ST. PAUL, Minn. (FOX 9) - An important new task force at the Capitol will take aim at uncovering a dark side of Minnesota. Its mission is to find out why so many Native American women have disappeared or have been murdered.
Lawmakers have been working for two years to pass the bill and, in the end, it was Native women and their stories of heartbreak that got this task force up and running.
With the stroke of a pen, Governor Walz signed the ceremonial bill Thursday, hoping to find answers as to why so many native women have simply disappeared.
For almost every person at the ceremony, it’s personal. “Today, we let them know that they did not fall to their deaths only to be forgotten," said Mary Lyons of Leach Lake. "I say it again. I call out your name, my baby sister, Katherine Louise Jones.”

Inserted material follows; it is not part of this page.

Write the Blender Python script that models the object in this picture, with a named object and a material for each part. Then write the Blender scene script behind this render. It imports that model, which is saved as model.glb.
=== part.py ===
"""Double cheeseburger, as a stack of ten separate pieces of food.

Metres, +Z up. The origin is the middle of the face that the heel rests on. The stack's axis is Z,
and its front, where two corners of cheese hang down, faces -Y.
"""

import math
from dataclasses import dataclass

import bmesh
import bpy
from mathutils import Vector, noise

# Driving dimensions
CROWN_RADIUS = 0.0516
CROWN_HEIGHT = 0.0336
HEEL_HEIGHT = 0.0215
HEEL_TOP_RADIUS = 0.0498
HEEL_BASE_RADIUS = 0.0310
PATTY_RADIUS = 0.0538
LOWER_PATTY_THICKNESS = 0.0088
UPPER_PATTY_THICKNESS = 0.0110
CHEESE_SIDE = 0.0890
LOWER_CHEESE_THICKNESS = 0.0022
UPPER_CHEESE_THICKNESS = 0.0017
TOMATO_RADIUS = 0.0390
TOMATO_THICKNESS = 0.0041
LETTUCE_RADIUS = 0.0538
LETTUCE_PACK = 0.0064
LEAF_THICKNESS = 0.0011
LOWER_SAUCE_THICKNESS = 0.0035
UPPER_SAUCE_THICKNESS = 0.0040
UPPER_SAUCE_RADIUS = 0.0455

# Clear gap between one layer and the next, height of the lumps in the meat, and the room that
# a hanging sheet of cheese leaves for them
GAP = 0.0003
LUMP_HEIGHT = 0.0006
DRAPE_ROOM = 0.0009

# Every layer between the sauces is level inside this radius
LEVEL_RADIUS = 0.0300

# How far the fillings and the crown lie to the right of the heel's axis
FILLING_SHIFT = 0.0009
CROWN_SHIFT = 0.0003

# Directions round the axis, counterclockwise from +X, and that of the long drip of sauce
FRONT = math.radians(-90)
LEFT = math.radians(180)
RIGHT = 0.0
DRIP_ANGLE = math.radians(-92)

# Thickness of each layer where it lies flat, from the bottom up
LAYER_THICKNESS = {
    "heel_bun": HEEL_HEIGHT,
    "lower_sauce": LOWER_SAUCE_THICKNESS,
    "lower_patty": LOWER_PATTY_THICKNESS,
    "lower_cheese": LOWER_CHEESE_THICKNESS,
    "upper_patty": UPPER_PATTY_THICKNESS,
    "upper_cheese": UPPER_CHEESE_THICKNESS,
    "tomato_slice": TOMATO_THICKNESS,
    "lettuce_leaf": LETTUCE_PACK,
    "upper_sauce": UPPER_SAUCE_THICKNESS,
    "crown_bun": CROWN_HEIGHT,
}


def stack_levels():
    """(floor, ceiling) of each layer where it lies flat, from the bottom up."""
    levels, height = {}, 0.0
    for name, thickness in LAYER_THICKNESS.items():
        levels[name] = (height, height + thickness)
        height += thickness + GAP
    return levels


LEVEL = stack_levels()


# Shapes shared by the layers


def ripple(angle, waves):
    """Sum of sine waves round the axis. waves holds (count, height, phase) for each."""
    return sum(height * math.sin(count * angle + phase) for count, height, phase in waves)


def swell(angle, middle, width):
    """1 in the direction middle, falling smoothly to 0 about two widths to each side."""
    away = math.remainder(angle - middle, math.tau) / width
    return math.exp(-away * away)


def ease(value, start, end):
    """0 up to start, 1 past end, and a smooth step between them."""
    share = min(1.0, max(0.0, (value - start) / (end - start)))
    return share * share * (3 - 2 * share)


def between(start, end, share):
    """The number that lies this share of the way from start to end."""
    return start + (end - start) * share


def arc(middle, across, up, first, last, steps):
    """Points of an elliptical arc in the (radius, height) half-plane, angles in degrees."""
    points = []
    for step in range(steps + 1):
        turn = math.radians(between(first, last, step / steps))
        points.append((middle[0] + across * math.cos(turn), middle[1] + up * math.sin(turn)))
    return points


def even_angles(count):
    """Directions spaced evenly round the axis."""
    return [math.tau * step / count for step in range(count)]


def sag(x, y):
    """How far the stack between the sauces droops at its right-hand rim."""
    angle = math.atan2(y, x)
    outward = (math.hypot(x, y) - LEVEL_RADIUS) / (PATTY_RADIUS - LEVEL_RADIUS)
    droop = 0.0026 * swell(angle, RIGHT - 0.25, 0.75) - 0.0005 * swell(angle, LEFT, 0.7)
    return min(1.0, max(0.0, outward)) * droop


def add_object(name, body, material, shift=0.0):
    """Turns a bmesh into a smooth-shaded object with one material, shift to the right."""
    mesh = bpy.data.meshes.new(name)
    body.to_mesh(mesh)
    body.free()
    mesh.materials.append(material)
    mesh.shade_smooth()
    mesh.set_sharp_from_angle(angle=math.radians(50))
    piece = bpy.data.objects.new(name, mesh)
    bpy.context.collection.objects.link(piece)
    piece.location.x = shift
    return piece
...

Gov. Walz signs the bill on Thursday at a ceremony. He hopes the legislation will help answer questions about violence against native women.
Starting Thursday, the new Missing and Murdered Indigenous Women Task Force starts the tough job of finding answers.

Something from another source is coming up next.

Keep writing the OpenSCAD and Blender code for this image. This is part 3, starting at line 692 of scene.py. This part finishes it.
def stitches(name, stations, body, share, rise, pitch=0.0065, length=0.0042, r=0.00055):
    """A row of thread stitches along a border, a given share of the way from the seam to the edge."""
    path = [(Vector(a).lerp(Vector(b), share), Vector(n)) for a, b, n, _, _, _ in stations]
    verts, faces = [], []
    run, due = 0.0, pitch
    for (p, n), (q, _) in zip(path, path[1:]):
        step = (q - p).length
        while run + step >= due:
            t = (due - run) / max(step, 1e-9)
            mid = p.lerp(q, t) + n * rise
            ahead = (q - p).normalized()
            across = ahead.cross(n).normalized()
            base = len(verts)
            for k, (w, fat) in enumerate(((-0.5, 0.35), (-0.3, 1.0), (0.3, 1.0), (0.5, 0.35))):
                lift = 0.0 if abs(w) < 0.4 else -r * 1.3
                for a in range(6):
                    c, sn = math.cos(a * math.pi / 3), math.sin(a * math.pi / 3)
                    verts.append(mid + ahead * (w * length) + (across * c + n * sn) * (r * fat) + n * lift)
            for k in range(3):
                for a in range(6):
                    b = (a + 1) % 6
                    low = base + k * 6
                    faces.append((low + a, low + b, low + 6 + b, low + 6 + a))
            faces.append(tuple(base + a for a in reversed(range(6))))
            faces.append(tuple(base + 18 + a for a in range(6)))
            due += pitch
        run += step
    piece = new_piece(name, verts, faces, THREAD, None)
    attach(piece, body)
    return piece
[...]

“Years ago, we interviewed a 105 of our native sisters who had been used in prostitution and trafficking around Minnesota," explained Nicole Mathews of the Minnesota Indian Women Sexual Assault Coalition. "And we heard story after story of women they knew who had gone missing, who had been trafficked to some other city and they never seen or heard from them again. And, in fact, they were women we never seen or heard from again.”
Lt. Gov. Peggy Flanagan speaks at Thursday's event.
"Too often Native women at best are invisible, and at worst, we are disposable," said Lieutenant Governor Peggy Flanagan. "That must, and that will change."
The 27-member task force dove straight into work on its first day. It hopes to establish a new data set on missing and murdered native women and, at the same time, keep that list from growing.
The new task force must report a list of recommendations to the legislature by December 15 of next year.